Sherlock Holmes : les 20 meilleurs films et séries
- Acteurs : Buster Keaton, Kathryn McGuire, Joe Keaton, Erwin Connelly, Wes Crane
L’homme qui ne rit jamais se rêve en Sherlock mais ses élans de fiction se heurtent à une dure réalité, forcément moins extraordinaire. C’est l’effet "Don Quichotte". Un hommage génial avant la grande heure du détective...
Sherlock junior, de Buster Keaton
Avec : Buster Keaton, Kathryn McGuire, Joe Keaton, Erwin Connelly, Wes Crane
Année : 1923
Le pitch
Sherlock Junior, un projectionniste visiblement peu concerné par son travail, passe son temps à dévorer son livre préféré, un ouvrage intitulé "Comment devenir détective". Lors d’une visite chez sa petite amie, il se retrouve accusé à tort du vol d’une montre. Le coupable n’est autre que son concurrent, lequel se débrouille pour faire peser tous les soupçons sur l’apprenti détective. Alors que Sherlock s’en retourne dépité à sa besogne, il s’endort pendant la projection et se rêve en héros du film : un enquêteur de génie…
Pourquoi c’est un incontournable…
Avec ce moyen métrage (le plus resserré des grands films de Buster Keaton), le réalisateur américain signe l’une des premières mise en abyme de toute l’histoire du cinéma : en se rêvant dans le long-métrage qu’il projette, Sherlock Junior donne en effet lieu à un film dans le film. Au gré de son imaginaire, le personnage crée une version fantasmatique de sa propre existence. Mais avant d’être mêlé de la sorte aux protagonistes de l’écran, Sherlock se fait malgré lui d’abord le moteur de tout une série de gags ingénieusement pensés. Chacune de ces séquences génèrent le rire en s’appuyant sur l’intervalle existant entre les velléités héroïques du personnage (devenir un détective génial) et leur résultat calamiteux se soldant chaque fois par un petit désastre.

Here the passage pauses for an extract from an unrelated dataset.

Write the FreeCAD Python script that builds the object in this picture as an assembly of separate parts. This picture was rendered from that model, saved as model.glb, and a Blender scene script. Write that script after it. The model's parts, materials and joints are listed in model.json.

Le "Sherlock Junior" de Keaton met en scène un personnage candide et bien trop gentil pour parvenir un jour à ses fins. Il suffit par exemple à son adversaire de lire son manuel par-dessus son épaule pour que ce dernier le devance et le manipule ensuite à loisir. Bien moins calculateur que ne l’aurait été Charlot chez Chaplin, il préfère par exemple se défaire de ses dollars pour abréger les désagréments d’autrui au détriment du cadeau qu’il souhaitait offrir à sa petite amie.
La séquence onirique (vision de l’esprit délirante comme Don Quichotte prendrait les moulins pour des géants) sert donc de rédemption cathartique. Grâce à elle, Sherlock Junior peut transformer ses mésaventures en péripéties homériques. Il rejoint pour cela dans un premier temps les spectateurs puis les acteurs présents sur l’écran de cinéma. Notons que dans ce processus magique, les acteurs eux aussi prennent l’apparence de l’entourage du Sherlock projectionniste. Débute alors une poursuite comme seul Buster Keaton en a le secret, une course stupéfiante de drôlerie et de fureur où l’acteur termine sur le guidon d’une moto. Ses prouesses physiques et autres cascades dépassent la fiction et l’on sent bien son expérience déterminante du music-hall au moment du train lorsqu’il saute de wagon en wagon. Mention spéciale enfin pour l’usage hilarant de l’un des attributs les plus archétypiques du détective : la loupe, utilisée par la petite amie pour s’assurer de la présence d’un diamant (si minuscule qu’on ne peut l’apercevoir à l’œil nu) sur la bague offerte par Sherlock.
Ce que le film nous dit de Sherlock Holmes
Se gardant d’en donner une lecture rigoureuse, Buster Keaton préfigure la caractérisation future de l’authentique Sherlock Holmes, et ce, en bottant en touche par l’absurde. À travers cette parodie du détective, le cinéaste en dit beaucoup à propos de son regard sur l’œuvre de l’écrivain britannique. Car l’impossibilité pour Sherlock Junior d’être un investigateur hors du commun, son impossibilité de l’incarner hormis dans ses rêves, c’est à tout point de vue le rapport qu’entretient le lecteur à l’égard de Holmes. Simplement surhumaine, la créature de Conan Doyle tient en effet plus du robot ou de l’extra-terrestre que du commun des mortels. D’où la difficulté de le projeter dans le monde réel.
On peut voir dans cette distorsion de l’univers romanesque un peu de l’ambition du Cervantes de Don Quichotte. Car lui aussi montre comment les récits et légendes peuvent très vite devenir des pastiches lorsqu’on les applique à la lettre au monde tangible.